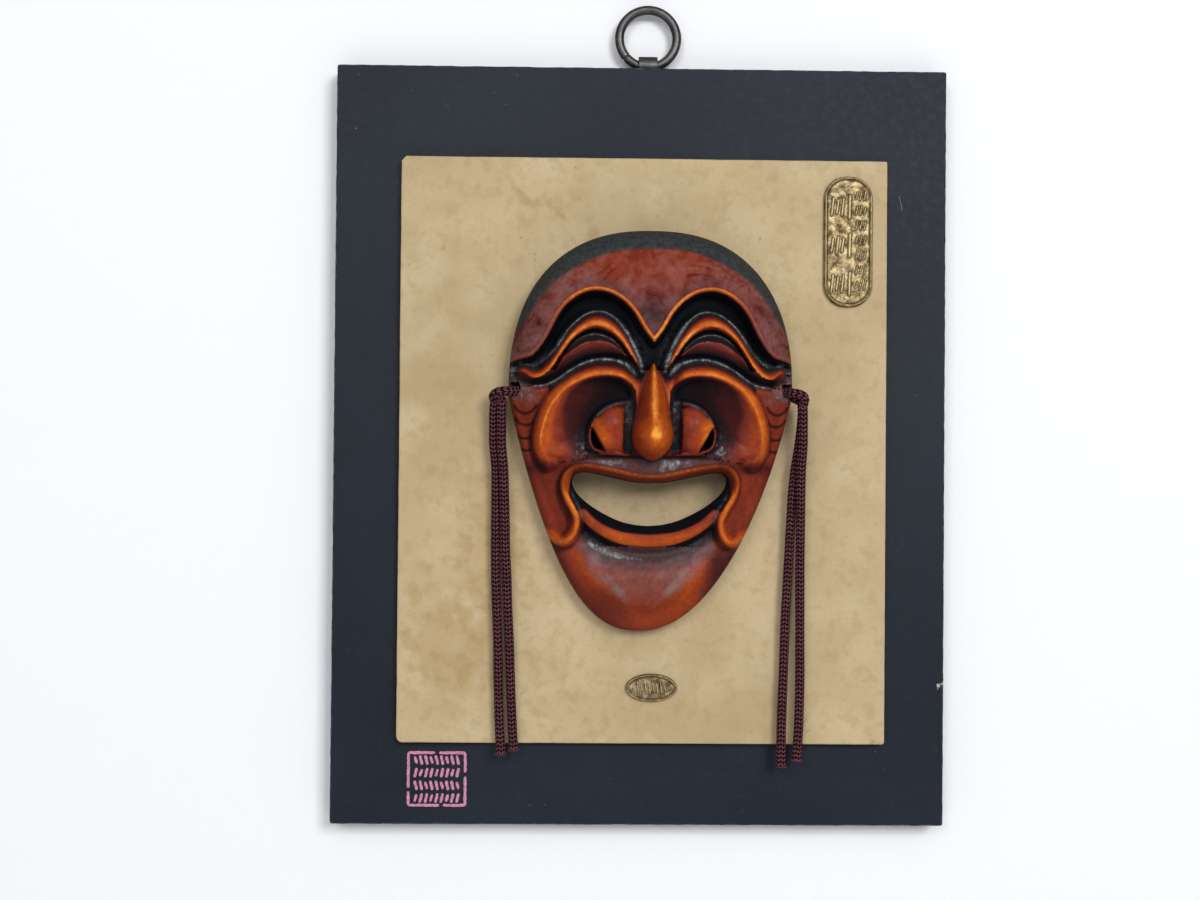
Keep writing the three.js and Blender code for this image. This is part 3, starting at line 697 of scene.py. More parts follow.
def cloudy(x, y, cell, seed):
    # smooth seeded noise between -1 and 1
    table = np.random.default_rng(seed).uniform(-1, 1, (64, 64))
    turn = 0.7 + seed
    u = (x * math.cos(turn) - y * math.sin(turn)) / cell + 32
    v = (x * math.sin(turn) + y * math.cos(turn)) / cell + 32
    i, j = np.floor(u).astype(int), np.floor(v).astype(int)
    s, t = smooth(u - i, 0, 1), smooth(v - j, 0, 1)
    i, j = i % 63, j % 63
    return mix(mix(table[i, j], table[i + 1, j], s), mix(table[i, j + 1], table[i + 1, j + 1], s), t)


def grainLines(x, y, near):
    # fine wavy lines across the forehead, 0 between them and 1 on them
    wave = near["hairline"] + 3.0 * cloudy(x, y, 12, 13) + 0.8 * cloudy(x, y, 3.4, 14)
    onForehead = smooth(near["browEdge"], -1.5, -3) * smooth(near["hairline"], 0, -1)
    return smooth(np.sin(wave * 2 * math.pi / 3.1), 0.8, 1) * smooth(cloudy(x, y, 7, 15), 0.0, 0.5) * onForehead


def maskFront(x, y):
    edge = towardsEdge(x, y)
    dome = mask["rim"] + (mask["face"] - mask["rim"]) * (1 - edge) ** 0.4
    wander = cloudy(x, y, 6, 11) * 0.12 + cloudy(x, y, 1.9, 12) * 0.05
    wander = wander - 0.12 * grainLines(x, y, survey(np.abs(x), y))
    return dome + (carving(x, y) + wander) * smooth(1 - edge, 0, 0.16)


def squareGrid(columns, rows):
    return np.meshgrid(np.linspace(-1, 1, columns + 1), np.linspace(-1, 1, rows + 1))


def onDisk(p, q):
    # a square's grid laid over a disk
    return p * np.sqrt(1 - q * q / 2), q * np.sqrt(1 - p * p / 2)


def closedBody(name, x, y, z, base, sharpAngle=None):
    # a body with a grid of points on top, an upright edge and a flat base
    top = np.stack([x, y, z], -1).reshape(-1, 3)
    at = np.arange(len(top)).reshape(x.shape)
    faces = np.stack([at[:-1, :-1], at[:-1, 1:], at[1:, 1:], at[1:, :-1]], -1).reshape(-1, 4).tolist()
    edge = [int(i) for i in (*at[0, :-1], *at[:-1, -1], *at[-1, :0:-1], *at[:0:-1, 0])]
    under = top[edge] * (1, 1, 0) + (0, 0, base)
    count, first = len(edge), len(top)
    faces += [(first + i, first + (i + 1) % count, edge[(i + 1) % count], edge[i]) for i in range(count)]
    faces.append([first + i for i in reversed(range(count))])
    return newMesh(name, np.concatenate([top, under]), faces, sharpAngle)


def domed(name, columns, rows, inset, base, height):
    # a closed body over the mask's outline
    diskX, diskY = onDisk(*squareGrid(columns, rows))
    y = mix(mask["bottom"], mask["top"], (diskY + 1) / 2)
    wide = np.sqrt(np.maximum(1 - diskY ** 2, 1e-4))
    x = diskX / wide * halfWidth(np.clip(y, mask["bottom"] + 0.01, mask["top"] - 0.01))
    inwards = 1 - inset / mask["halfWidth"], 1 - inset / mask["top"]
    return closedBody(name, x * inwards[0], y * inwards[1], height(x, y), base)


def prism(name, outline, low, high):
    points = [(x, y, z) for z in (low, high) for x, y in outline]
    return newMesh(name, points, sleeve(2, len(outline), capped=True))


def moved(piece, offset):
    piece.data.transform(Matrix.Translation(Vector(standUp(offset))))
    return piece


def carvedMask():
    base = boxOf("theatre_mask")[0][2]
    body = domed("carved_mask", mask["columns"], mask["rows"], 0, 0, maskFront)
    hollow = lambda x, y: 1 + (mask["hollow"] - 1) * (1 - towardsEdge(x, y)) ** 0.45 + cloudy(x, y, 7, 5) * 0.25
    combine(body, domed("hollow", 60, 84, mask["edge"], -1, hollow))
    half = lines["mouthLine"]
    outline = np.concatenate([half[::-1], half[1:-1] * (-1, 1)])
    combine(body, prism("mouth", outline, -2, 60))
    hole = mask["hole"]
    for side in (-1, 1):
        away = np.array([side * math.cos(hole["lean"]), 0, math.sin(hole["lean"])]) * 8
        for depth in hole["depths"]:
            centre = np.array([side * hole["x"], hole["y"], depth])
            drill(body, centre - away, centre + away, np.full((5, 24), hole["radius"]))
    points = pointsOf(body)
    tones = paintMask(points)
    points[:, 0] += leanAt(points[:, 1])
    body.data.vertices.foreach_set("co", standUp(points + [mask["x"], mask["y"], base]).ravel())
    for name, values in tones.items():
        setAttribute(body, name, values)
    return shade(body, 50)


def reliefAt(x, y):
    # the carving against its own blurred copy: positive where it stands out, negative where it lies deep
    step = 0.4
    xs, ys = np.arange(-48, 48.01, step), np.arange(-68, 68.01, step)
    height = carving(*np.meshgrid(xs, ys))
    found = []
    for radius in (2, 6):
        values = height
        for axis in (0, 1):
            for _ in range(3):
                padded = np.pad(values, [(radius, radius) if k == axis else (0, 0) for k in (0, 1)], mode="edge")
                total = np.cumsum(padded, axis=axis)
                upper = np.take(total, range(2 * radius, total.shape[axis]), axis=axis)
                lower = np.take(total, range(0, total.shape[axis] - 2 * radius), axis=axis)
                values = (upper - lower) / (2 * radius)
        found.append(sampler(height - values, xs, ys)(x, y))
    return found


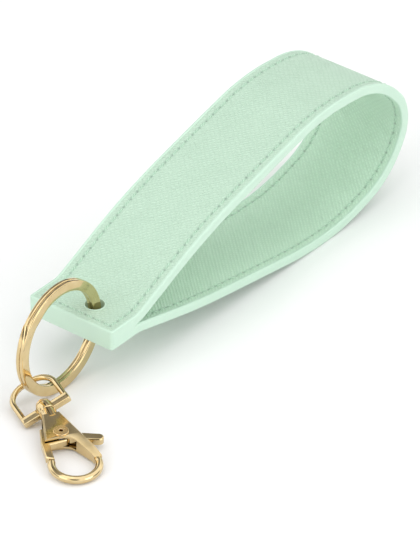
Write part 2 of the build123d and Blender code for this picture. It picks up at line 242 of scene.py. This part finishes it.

════════

Set down the lines above as they stand, starting with the first line and ending with the line that contains "return mix(mix(table[i, j], table[i".

CORRECT RESULT:
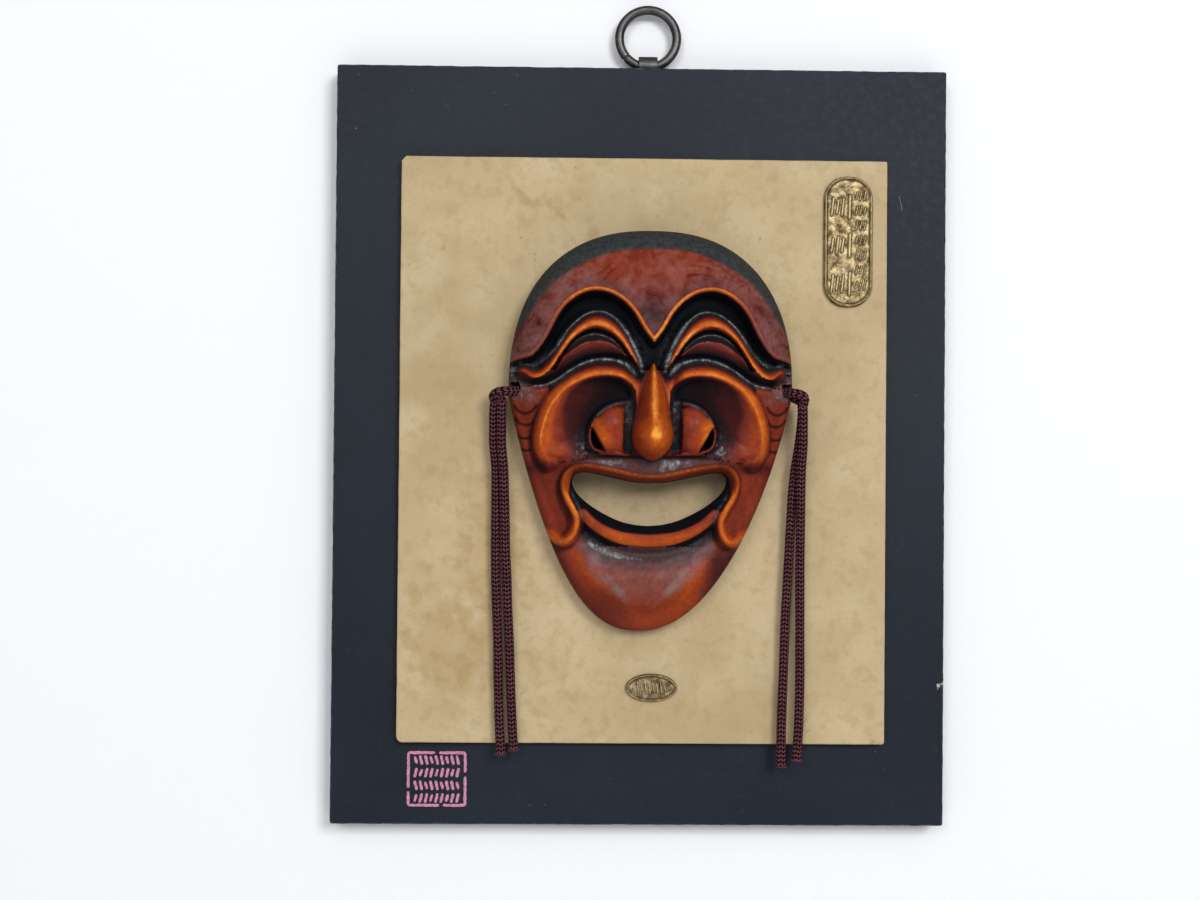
Keep writing the three.js and Blender code for this image. This is part 3, starting at line 697 of scene.py. More parts follow.
def cloudy(x, y, cell, seed):
    # smooth seeded noise between -1 and 1
    table = np.random.default_rng(seed).uniform(-1, 1, (64, 64))
    turn = 0.7 + seed
    u = (x * math.cos(turn) - y * math.sin(turn)) / cell + 32
    v = (x * math.sin(turn) + y * math.cos(turn)) / cell + 32
    i, j = np.floor(u).astype(int), np.floor(v).astype(int)
    s, t = smooth(u - i, 0, 1), smooth(v - j, 0, 1)
    i, j = i % 63, j % 63
    return mix(mix(table[i, j], table[i + 1, j], s), mix(table[i, j + 1], table[i + 1, j + 1], s), t)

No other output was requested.